Back on the dancefloor, the same feelings flourish. Tilman Brembs, raver and cleaner at Tresor in post-Wall Berlin, describes how “because you were meeting so many completely different people, your tolerance grew a little every day. You became more open, more relaxed” (Der Klang der Familie, Felix Denk, Sven von Thuelen, 2014, Books on Demand, Norderstadt).

Of course, spending seven sweaty hours on a dancefloor is not to everyone’s taste, and from the outside looking in, it may be difficult to comprehend the nightclub’s value – a remedy for this is to simply listen, look, and learn. In the face of page upon page of testimony to the club’s power and galleries of proof, it is impossible to deny. From the inside looking around, all barriers are eroded by nocturnal waves washing over the club.

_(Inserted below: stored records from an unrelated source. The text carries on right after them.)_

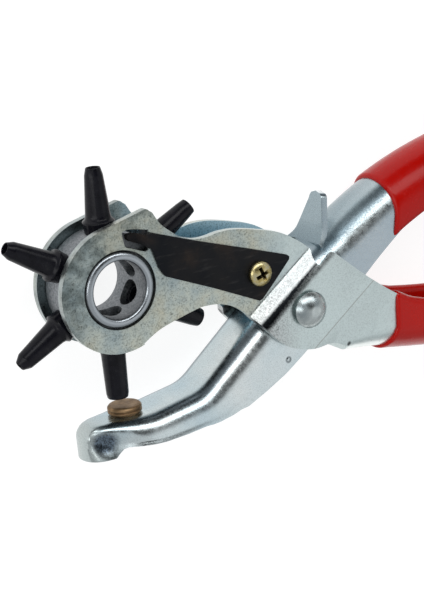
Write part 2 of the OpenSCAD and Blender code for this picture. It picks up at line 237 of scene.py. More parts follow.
def zinc_grey():
    """Cheeks: satin zinc, finely speckled, painted shade by the wheel, clean at the pivot, painted highlight
    on edges.
    """
    m = Mat("zinc_grey", Metallic=1.0)
    x, y, z = m.axis("X"), m.axis("Y"), m.size(m.axis("Z"))
    side = m.size(m.facing((0, 0, 1)))
    patch = m.noise(0.09, 4, 0.6)
    speck = m.noise(2.6, 2, 0.6)
    tint = m.ramp(patch, (0.34, (0.27, 0.34, 0.36)), (0.46, (0.39, 0.45, 0.44)),
                  (0.56, (0.48, 0.52, 0.47)), (0.66, (0.50, 0.50, 0.41)))
    # Painted shade, for a darker reflection: the upper left of the wheel's cheek is darker
    shade = m.times(m.step(m.minus(y, x), -4, 9), m.span(m.noise(0.22, 3, 0.6), 0.38, 0.58, 0.88, 0.3))
    tint = m.mix(shade, tint, (0.12, 0.145, 0.14))
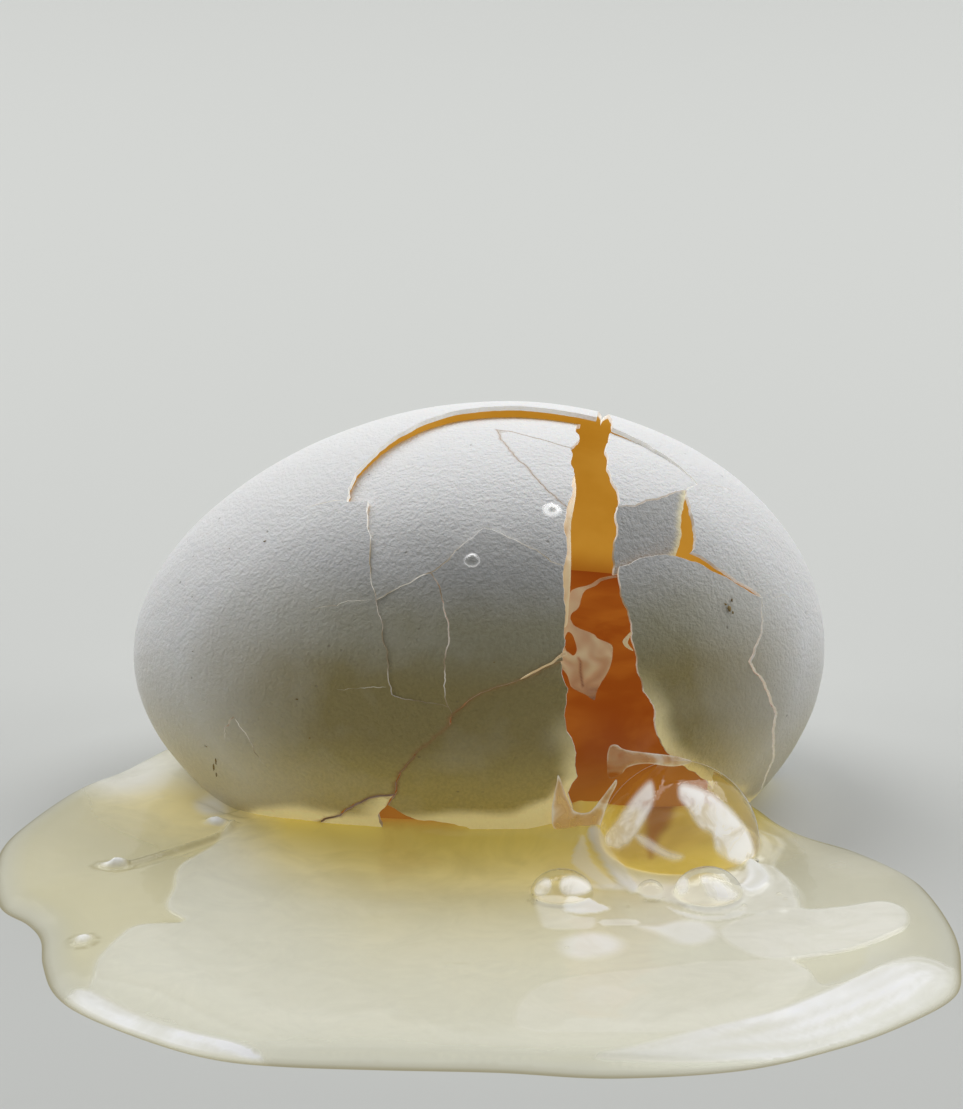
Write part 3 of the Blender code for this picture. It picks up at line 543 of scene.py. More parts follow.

These waves, however, must start crashing. Idealised conceptions of the club are a distinctly achievable, but not yet universal, reality. Many problems exist. Even in spaces which claim to be safe are people subjected to discrimination and abuse – recent scandals demonstrate that clearly. Meanwhile, in society at large, gender-based violence remains a scourge, basic healthcare is denied to millions of people, and identity is cruelly weaponised by reactionary riff-raff.

Three examples, only, from a list that stretches disturbingly long. While nightclubs do offer a certain level of escape from and resistance to such injustice, artist and activist Terre Thaemlitz warns us against following “absurdly abstract notions like ‘love is the answer” or accepting in bad faith that “dancing or making music is enough to change the world” – such superficial platitudes serve nothing but the status quo and extinguish the club’s power like rainfall on a bonfire.

The freedom within the four walls must break through them, the runway must extend to the street, and the revolutionary potential of the club must be realised in all areas of life.